3. Potential Societal Impact of the Research

The aim of this research is to understand how G-quadruplexes (G4s) and small molecules that bind to them (G4 stabilizers) influence gene expression by altering the outcome of RNA alternative splicing. Public engagement will enable broader appreciation of the importance of chemical biology approaches. Cancer - see above.

Outputs: Public discussion of the role of Chemical Biology in bioscience (Glasgow Science Centre; Glasgow Science Festival).
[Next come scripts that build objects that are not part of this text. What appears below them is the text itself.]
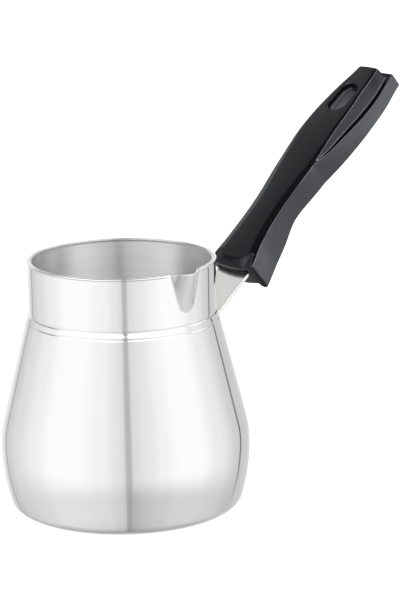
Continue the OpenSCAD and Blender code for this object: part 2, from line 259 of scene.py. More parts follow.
def plan_point(column, h, wall_offset, spout_offset, radius, in_neck):
    """Place of a column at a height above the spout's foot, moved outwards by its offset,
    which blends from the spout's to the wall's beside the creases."""
    kind, share = column
    half = spout_half(h) if in_neck else BASE_HALF
    crease = math.asin(half / NECK_R)
    if kind == "spout":
        a, pull = share * crease, 1.0
    else:
        a = math.copysign(crease + (math.pi - crease) * abs(share), share)
        u = min(1, max(0, abs(share) * BLEND_RATE - BLEND_START))
        pull = 1 - u * u * (3 - 2 * u)
    if not in_neck:
        return radius * math.cos(a), radius * math.sin(a)
    r = plan_radius(a, h, radius, half)
    step = 1e-4
    grow = (plan_radius(a + step, h, radius, half)
            - plan_radius(a - step, h, radius, half)) / (2 * step)
    size = math.hypot(r, grow)
    nx = (r * math.cos(a) + grow * math.sin(a)) / size
    ny = (r * math.sin(a) - grow * math.cos(a)) / size
    offset = wall_offset + (spout_offset - wall_offset) * pull
    return r * math.cos(a) + nx * offset, r * math.sin(a) + ny * offset


def build_pot():
    """The sheet as one closed skin of rings: up the outside, over the lip, down the inside."""
    columns = plan_columns()
    n = len(columns)
    outside, inside = pot_profile()
    neck_low = outside[-1][1] + 0.2
    spout_low = POT_HEIGHT - SPOUT_HEIGHT
    lip_low = POT_HEIGHT - LIP_HEIGHT
    neck = [spout_low + h for h in NECK_RINGS if spout_low + h > neck_low]
    # (height, radius, offset of the wall, offset of the spout, part of the neck)
    levels = [(z, r, 0.0, 0.0, False) for r, z in outside]
    levels += [(z, NECK_R, 0.0, 0.0, True) for z in neck]
    levels += [(lip_low + z, NECK_R, wall, spout, True) for z, wall, spout in lip_section()]
    turn_over = len(levels) - SATIN_RINGS
    levels += [(z, NECK_R, -SHEET, -SHEET, True) for z in reversed(neck)]
    levels += [(z, r, 0.0, 0.0, False) for r, z in inside]
    c, s = math.cos(SPOUT_AT), math.sin(SPOUT_AT)
    points = []
    for z, r, wall, spout, in_neck in levels:
        for column in columns:
            x, y = 0.0, 0.0
            if r > 0:
                x, y = plan_point(column, z - spout_low, wall, spout, r, in_neck)
            points.append(((x * c - y * s) * MM, (x * s + y * c) * MM, z * MM))
    faces = grid_faces(len(levels), n)
    mesh = mesh_from("pot", points, faces)
    mesh.polygons.foreach_set("material_index",
                              [0 if f // n < turn_over else 1 for f in range(len(faces))])
    outward(mesh, merge=1e-7)
    return new_object("pot", mesh)


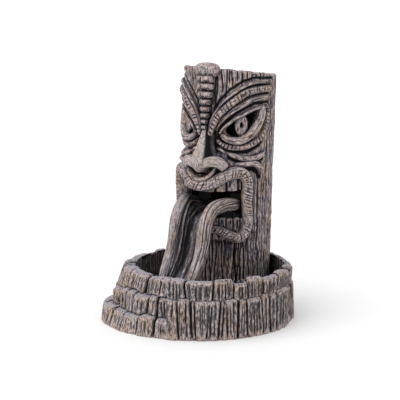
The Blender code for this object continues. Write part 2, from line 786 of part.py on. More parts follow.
def make_housing(finish):
    """Casing with the impeller chamber in front and the motor pocket behind."""
    half = PUMP_WIDTH / 2
    housing = box("pump_housing", (-half, CASING_FRONT, PUMP_BASE), (half, CASING_BACK, PUMP_TOP), finish)
    bevelled(housing, 2.5 * MM, 2)
    pocket_front = CASING_FRONT + CHAMBER_DEPTH + CASING_WALL
    pocket_low = (-half + CASING_WALL, pocket_front, PUMP_BASE + CASING_WALL)
    pocket_high = (half - CASING_WALL, CASING_BACK + OVERCUT, PUMP_TOP - CASING_WALL)
    pocket = box("motor_pocket_cutter", pocket_low, pocket_high)
    shell = WELL_RADIUS + SLEEVE_WALL
    shell_back = WELL_BACK + 2 * RUNNING_GAP
    cut(pocket, rod("rotor_sleeve_cutter", at_shaft(0), "Y", shell, pocket_front - OVERCUT, shell_back))
    cut(housing, pocket)
    front = CASING_FRONT - OVERCUT
    chamber_back = CASING_FRONT + CHAMBER_DEPTH
    cut(housing, rod("chamber_cutter", at_shaft(0), "Y", CHAMBER_RADIUS, front, chamber_back))
    cut(housing, rod("well_cutter", at_shaft(0), "Y", WELL_RADIUS, front, WELL_BACK, sides=28))
    above = PUMP_TOP + OVERCUT
    outlet = (0, NOZZLE_Y, 0)
    cut(housing, rod("port_cutter", outlet, "Z", PORT_RADIUS, SHAFT_Z, above, sides=24))
    seat = PORT_RADIUS + SEAL_SEAT
    cut(housing, rod("seal_seat_cutter", outlet, "Z", seat, PUMP_TOP - SEAL_SEAT, above, sides=24))
    socket = CUP_STEM + FIT_GAP
    socket_top = PUMP_BASE + CUP_GRIP + FIT_GAP
    for i, (x, y) in enumerate(cup_places()):
        low = PUMP_BASE - OVERCUT
        cut(housing, rod(f"cup_socket_cutter_{i}", (x, y, 0), "Z", socket, low, socket_top, sides=12))
    stem = KNOB_STEM + FIT_GAP
    deep = half - STEM_LENGTH - MM
    cut(housing, rod("knob_socket_cutter", knob_centre(), "X", stem, deep, half + OVERCUT, sides=16))
    return housing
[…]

Communication of our research in specific publications aimed at the general public as well as stakeholders and policy makers such as Horizon2020 portal.
Mechanisms of delivering Societal Impact: Delivery of presentations at the Glasgow Science Festival and Glasgow Science Centre events; dissemination of results through the mainstream press on UoS and UoL websites; industrial-facing workshops and symposia via GSK.

4. Academic impact

PDRAs will present their findings at national and international conferences, and SET for Britain in order to promote our findings to the scientific community and to the broader public.

Summary of Resources for the Delivery of Impact-Related Activities

i. one-day workshop and two-day symposium, attendance at conferences,
ii. travel costs associated with collaborative meetings,
iii. industrial engagement (one-day symposium)
iv. costs associated with 3 month secondment of PDRA3 to GSK.